Was weiß die Öffentlichkeit schon von Machtkämpfen im Netz? Wer will wissen, was ein NoFollow-Tag ist? Damit versieht die deutsche Wikipedia sämtliche externe Links und kennzeichnet sie somit für Google als wertlos, berichtet Christoph Mayerl. Und warum tut Wikipedia das? "Glauben die Wikipedianer vielleicht, mit ihrer aufgeräumten und demokratischen Insel in den Weiten des Internets die ultimative Version des WWW geschaffen zu haben, eine real existierende Utopie, die das äußere, defizitäre und chaotische Netz nicht nur nicht mehr nötig hat, sondern nichts mit ihm zu tun haben will? Werden deshalb alle Verbindungen zur Außenwelt als nicht vertrauenswürdig eingestuft, weil dort das Regime der Wikipedianer keinen Einfluss hat und für Ordnung, Wahrheit und Eindeutigkeit, also Sauberkeit sorgen kann?"
Stichwörter: Google, Wikipedia

SZ, 31.08.2006

"Ohne eine vorwärtsgerichtete und breit angelegte Politik der Kulturinvestitionen und mutigen Projekte wird ein Aufstieg von der Großstadt zur Weltstadt in Zukunft aber nicht mehr möglich sein", schreibt Andrian Kreye und empfiehlt Lokalpolitikern eine Reise nach New York, das für die nächsten vier Jahre 865 Millionen Dollar für Kulturbauprojekte verplant hat. "Auch die Wirtschaft erkennt den Wert der Hochkultur... Erstmals seit langer Zeit dürfen auch die großen Architekten und Visionäre die bekannteste Skyline der Welt mitgestalten - Santiago Calatrava, Norman Foster, Renzo Piano und Frank Gehry planten derzeit für Manhattan und Brooklyn gewaltige Projekte." Alles aus purem Eigennutz. Denn: "Die Stadtväter von New York wissen, dass die Konkurrenz nicht schläft. Metropolen wie London, Shanghai, Toronto, Chicago und Los Angeles investieren aggressiv in die Kultur. Nicht zuletzt um New York den Rang als attraktiven Standort für 'kreatives Kapital' abzulaufen." Wissen das auch die Stadtväter von Berlin?

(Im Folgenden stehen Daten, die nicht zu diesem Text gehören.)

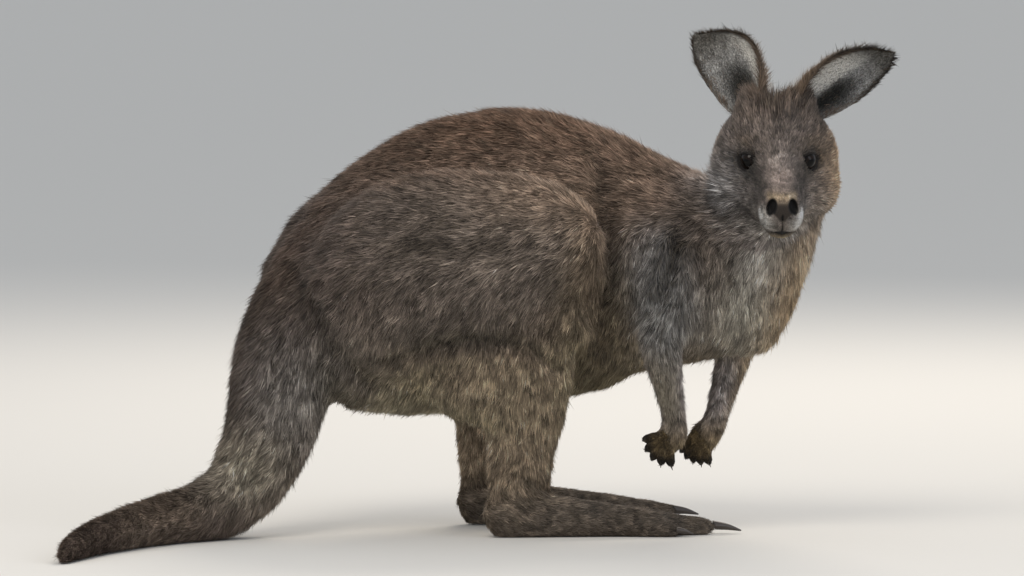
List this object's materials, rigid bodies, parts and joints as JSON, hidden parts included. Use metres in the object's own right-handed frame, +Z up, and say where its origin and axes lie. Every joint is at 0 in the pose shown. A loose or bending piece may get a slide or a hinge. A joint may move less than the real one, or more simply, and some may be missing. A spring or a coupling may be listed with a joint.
{
  "type": "grey kangaroo",
  "caption": "Grey kangaroo standing hunched on hind feet and tail, head turned aside with ears spread and forearms hanging: a still, life-size model.",
  "frame": {"origin": "on the floor, under the middle of the model's box", "axes": "+X is the way the body faces, +Y is towards the animal's left side, +Z is up"},
  "size_m": [0.986, 0.6214, 0.6016],
  "materials": {
    "coat": "dense short fur, matt, grey-brown",
    "ears": "thin skin with short velvety fur, grey inside, brown and black behind",
    "eyes": "wet, very dark brown",
    "claws": "smooth dark horn, a little worn"
  },
  "bodies": {
    "root": {"claw_fifth_toe_left": "claws", "claw_fifth_toe_right": "claws", "claw_finger_1_left": "claws", "claw_finger_1_right": "claws", "claw_finger_2_left": "claws", "claw_finger_2_right": "claws", "claw_finger_3_left": "claws", "claw_finger_3_right": "claws", "claw_finger_4_left": "claws", "claw_finger_4_right": "claws", "claw_finger_5_left": "claws", "claw_finger_5_right": "claws", "claw_fourth_toe_left": "claws", "claw_fourth_toe_right": "claws", "claw_second_toe_left": "claws", "claw_second_toe_right": "claws", "claw_third_toe_left": "claws", "claw_third_toe_right": "claws", "ear_left": "ears", "ear_right": "ears", "eye_left": "eyes", "eye_right": "eyes", "foot_left": "coat", "foot_right": "coat", "forearm_left": "coat", "forearm_right": "coat", "head": "coat", "neck": "coat", "paw_left": "coat", "paw_right": "coat", "shank_left": "coat", "shank_right": "coat", "tail_base": "coat", "tail_end": "coat", "tail_middle": "coat", "tail_tip": "coat", "thigh_left": "coat", "thigh_right": "coat", "trunk": "coat", "upper_arm_left": "coat", "upper_arm_right": "coat"}
  },
  "joints": []
}
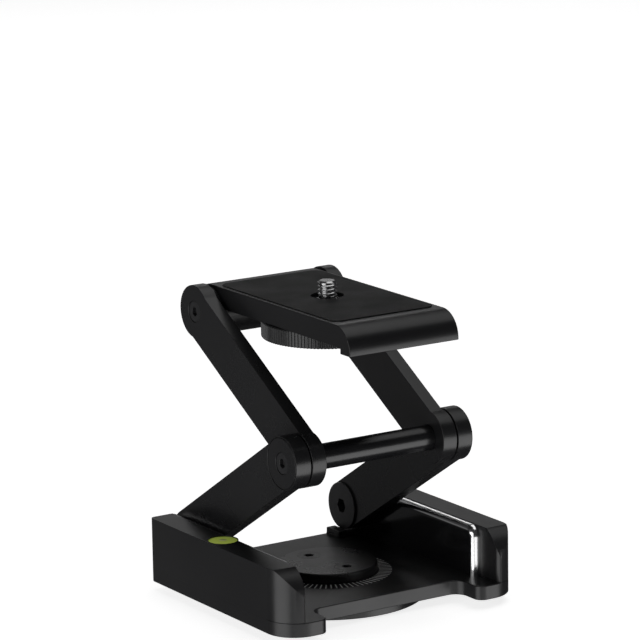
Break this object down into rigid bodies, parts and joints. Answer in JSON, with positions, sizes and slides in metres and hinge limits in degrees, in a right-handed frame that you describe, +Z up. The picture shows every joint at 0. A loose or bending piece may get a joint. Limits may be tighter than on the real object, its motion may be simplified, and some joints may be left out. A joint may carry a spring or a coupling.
{
  "type": "folding camera tilt head",
  "caption": "Folding tilt head for a camera: side arms in a Z between a panning base with walls and a camera plate with a thumb wheel.",
  "frame": {"origin": "point where the pan axis meets the surface the head stands on", "axes": "+Z up along the pan axis, +X along the hinge axles to the head's own left-to-right, -Y the front, where the open ends of the base walls and the plate's nose are"},
  "size_m": [0.092, 0.0935, 0.107],
  "materials": {
    "black_anodised": "black anodised, satin",
    "black_steel": "black oxide",
    "bare_steel": "machined",
    "rubber": "matte",
    "plain_plastic": "natural low-friction plastic",
    "black_plastic": "gloss",
    "white_paint": "filled marks",
    "level_fluid": "tinted",
    "level_bubble": "clear"
  },
  "bodies": {
    "turntable": {"turntable_base": "black_anodised", "turntable_cap": "black_anodised", "cap_screws": "black_steel", "tripod_insert": "bare_steel", "grip_ring": "rubber", "slip_ring": "plain_plastic"},
    "base": {"base_plate": "black_anodised", "left_wall": "black_anodised", "right_wall": "black_anodised", "left_liner": "black_plastic", "right_liner": "black_plastic", "pan_scale": "white_paint", "level_cup": "black_plastic", "level_vial": "level_fluid", "level_bubble": "level_bubble", "wall_screws": "black_steel", "pivot_screws": "black_steel", "pivot_washers": "black_plastic"},
    "lower_arms": {"left_lower_arm": "black_anodised", "right_lower_arm": "black_anodised", "cross_rod": "black_anodised", "rod_screws": "black_steel", "mid_washers": "black_plastic"},
    "upper_arms": {"left_upper_arm": "black_anodised", "right_upper_arm": "black_anodised", "top_axle": "bare_steel", "axle_screws": "black_steel", "top_washers": "black_plastic"},
    "camera_plate": {"top_plate": "black_anodised", "grip_pad": "rubber"},
    "wheel": {"thumb_wheel": "black_anodised", "camera_screw": "bare_steel", "screw_clip": "bare_steel"}
  },
  "joints": [
    {"name": "pan", "type": "hinge", "parent": "turntable", "child": "base", "pos_m": [0, 0, 0.0078], "axis": [0, 0, 1], "continuous": true},
    {"name": "lower_hinge", "type": "hinge", "parent": "base", "child": "lower_arms", "pos_m": [0, 0.0344, 0.0178], "axis": [-1, 0, 0], "range_deg": [-31.5, 48.5]},
    {"name": "middle_hinge", "type": "hinge", "parent": "lower_arms", "child": "upper_arms", "pos_m": [0, -0.02677, 0.05558], "axis": [1, 0, 0], "range_deg": [-54, 53]},
    {"name": "top_hinge", "type": "hinge", "parent": "upper_arms", "child": "camera_plate", "pos_m": [0, 0.03714, 0.09308], "axis": [-1, 0, 0], "range_deg": [-27.5, 70]},
    {"name": "wheel_turn", "type": "hinge", "parent": "camera_plate", "child": "wheel", "pos_m": [0, -0.00226, 0.10203], "axis": [0, 0, 1], "continuous": true}
  ]
}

Burkhard Müller schreibt den Nachruf auf den gestern verstorbenen ägyptischen Nobelpreisträger Nagib Mahfus. Zitiert werden außerdem zwei Schriftsteller aus Ägypten, Ahmad Al-Aidi und Salwa Bakr, die schreibt: "Er war der Pionier der arabischen Literatur. Vor den Werken von Nagib Mahfus hatte der arabische Roman keine eigentliche Form. Alle späteren Romanciers haben sich auf ihn bezogen. Er hatte den Mut, den Mangel an Demokratie in Ägypten zu beschreiben und die Korruption."

Weitere Artikel: Reinhard J. Brembeck zieht Bilanz der zu Ende gehenden Ära Peter Ruzickas als künstlerischer Leiter der Salzburger Festspiele: "Jene freundliche Reserviertheit, die Ruzicka zu eigen ist, seine Abneigung gegen das Laute, Skandalträchtige, Exaltierte und - was der Kunst sonst immer ein wenig not und gut tut - Unseriöse prägten diese fünf Jahre." Christopher Schmidt verabschiedet Martin Kusej als Salzburger Schauspielchef: "Als Schauspieldirektor war Kusej ein Wirt, wie man ihn sich nur wünschen kann: Einer, der selber in der Küche steht und erst die Schürze weglegt, wenn der Letzte satt ist." Für Jens Bisky ist das Problem von Hermann Schäfer nicht seine geschichtspolitische Orientierung, sondern seine Inkompetenz. Ira Mazzoni war auf einer Tagung der Gesellschaft für Konservatoren in München, und Susan Vahabzadeh schickt einen Bericht vom Filmfestival in Venedig. Thomas Bächli schreibt den Nachruf auf den amerikanischen Komponisten James Tenney.

Besprochen werden Jason Reitmans Regiedebüt "Thank You for Smoking" ("Es geht nicht wirklich ums Rauchen in diesem Film", schreibt Fritz Göttler. "Es geht um die Radikalisierung der Kampagnen und die merkwürdigen Exzesse von Fürsorge und Bevormundung, von Diskriminierung und Kontrolle, um den Verlust dessen, was man die Freiheit des Entscheidens nennt"), Anders Thomas Jensens Bekehrungsfilm "Adams Äpfel", (diesen Film verlässt man Rainer Gansera zufolge als ein besserer Mensch, "geläutert von zynischen Anwandlungen jeglicher Art, infiziert mit einer großen, über sich selbst verwunderten Rührung"), Daniele Thompsons Film "Ein perfekter Platz", die Ausstellungsreihe "Wissensspeicher" im Bayrischen Nationalmuseum München und Bücher, darunter Harro Zimmermanns Beziehungschronik "Grass und die Deutschen" (mehr in unserer Bücherschau heute ab 14 Uhr).